Which lines run from the first one up to and including the one with "const COLUMN_OFFSET = 181.5;"? Print exactly those.
start
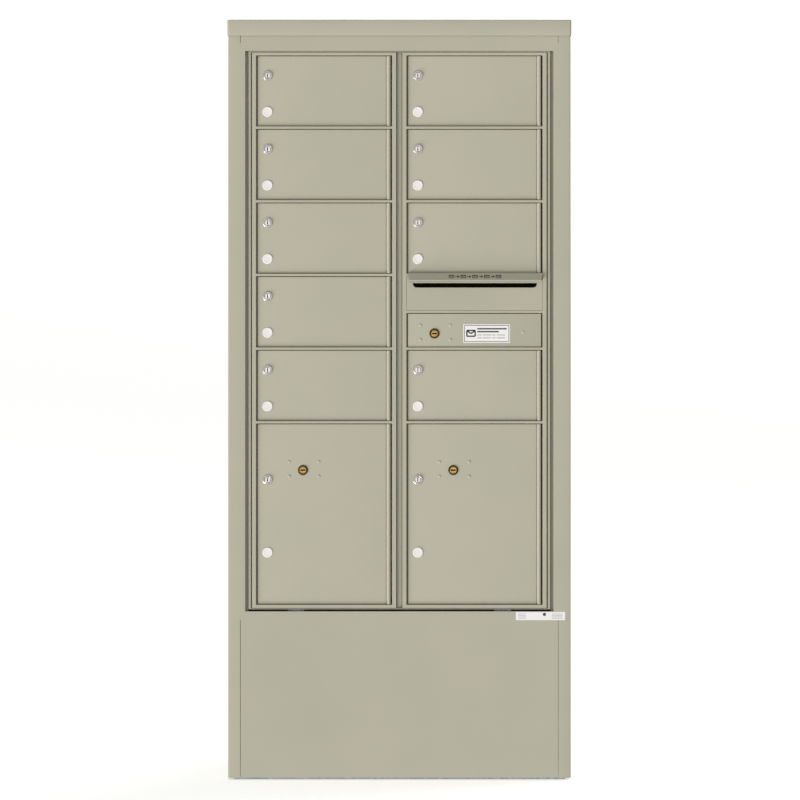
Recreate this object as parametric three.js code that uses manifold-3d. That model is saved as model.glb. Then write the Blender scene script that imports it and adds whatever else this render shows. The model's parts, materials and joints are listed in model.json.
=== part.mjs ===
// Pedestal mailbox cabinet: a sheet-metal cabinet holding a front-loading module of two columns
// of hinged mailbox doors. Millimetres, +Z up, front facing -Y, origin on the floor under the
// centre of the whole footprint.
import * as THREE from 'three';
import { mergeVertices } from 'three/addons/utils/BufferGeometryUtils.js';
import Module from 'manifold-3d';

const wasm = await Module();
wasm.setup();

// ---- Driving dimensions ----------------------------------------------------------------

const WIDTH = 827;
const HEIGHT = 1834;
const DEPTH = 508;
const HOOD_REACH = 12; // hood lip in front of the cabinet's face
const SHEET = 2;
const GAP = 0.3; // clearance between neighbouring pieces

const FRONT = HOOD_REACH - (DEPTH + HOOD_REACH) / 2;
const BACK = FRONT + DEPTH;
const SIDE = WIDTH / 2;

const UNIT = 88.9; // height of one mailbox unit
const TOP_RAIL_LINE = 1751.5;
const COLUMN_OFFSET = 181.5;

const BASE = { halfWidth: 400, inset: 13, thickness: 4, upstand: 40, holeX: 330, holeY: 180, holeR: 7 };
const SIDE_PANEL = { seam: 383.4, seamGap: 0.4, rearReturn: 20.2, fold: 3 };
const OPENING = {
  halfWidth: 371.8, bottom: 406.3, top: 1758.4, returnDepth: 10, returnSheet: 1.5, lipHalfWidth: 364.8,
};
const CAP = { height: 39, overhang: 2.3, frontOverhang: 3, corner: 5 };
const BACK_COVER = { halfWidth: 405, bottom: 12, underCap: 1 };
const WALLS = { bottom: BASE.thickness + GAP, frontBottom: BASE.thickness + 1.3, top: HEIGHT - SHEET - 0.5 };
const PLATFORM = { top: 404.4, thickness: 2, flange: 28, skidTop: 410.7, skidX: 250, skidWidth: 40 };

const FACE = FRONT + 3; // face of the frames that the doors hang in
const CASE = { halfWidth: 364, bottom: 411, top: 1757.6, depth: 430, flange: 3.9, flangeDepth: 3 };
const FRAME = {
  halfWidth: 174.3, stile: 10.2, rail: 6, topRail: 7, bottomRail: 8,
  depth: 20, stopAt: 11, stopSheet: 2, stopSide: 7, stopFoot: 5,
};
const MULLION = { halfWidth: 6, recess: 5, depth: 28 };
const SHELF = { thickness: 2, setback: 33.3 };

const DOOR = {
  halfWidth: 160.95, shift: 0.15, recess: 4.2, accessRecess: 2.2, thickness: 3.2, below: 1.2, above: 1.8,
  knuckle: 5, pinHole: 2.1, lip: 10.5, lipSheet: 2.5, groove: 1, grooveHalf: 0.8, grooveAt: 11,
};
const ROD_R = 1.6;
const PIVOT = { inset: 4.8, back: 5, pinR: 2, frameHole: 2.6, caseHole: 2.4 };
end
**FINISHED TASK**.
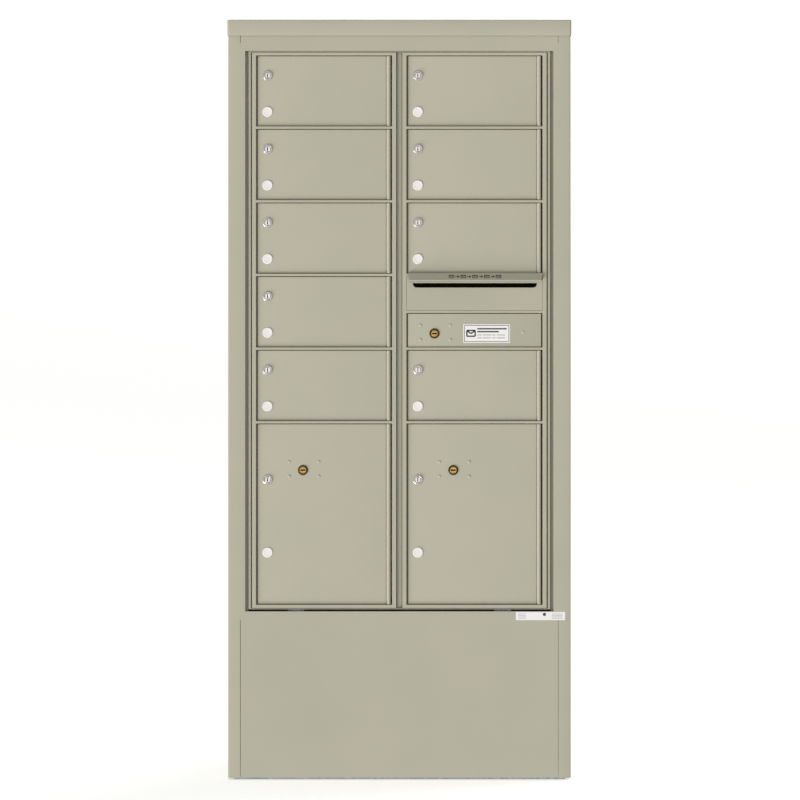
Recreate this object as parametric three.js code that uses manifold-3d. That model is saved as model.glb. Then write the Blender scene script that imports it and adds whatever else this render shows. The model's parts, materials and joints are listed in model.json.
=== part.mjs ===
// Pedestal mailbox cabinet: a sheet-metal cabinet holding a front-loading module of two columns
// of hinged mailbox doors. Millimetres, +Z up, front facing -Y, origin on the floor under the
// centre of the whole footprint.
import * as THREE from 'three';
import { mergeVertices } from 'three/addons/utils/BufferGeometryUtils.js';
import Module from 'manifold-3d';

const wasm = await Module();
wasm.setup();

// ---- Driving dimensions ----------------------------------------------------------------

const WIDTH = 827;
const HEIGHT = 1834;
const DEPTH = 508;
const HOOD_REACH = 12; // hood lip in front of the cabinet's face
const SHEET = 2;
const GAP = 0.3; // clearance between neighbouring pieces

const FRONT = HOOD_REACH - (DEPTH + HOOD_REACH) / 2;
const BACK = FRONT + DEPTH;
const SIDE = WIDTH / 2;

const UNIT = 88.9; // height of one mailbox unit
const TOP_RAIL_LINE = 1751.5;
const COLUMN_OFFSET = 181.5;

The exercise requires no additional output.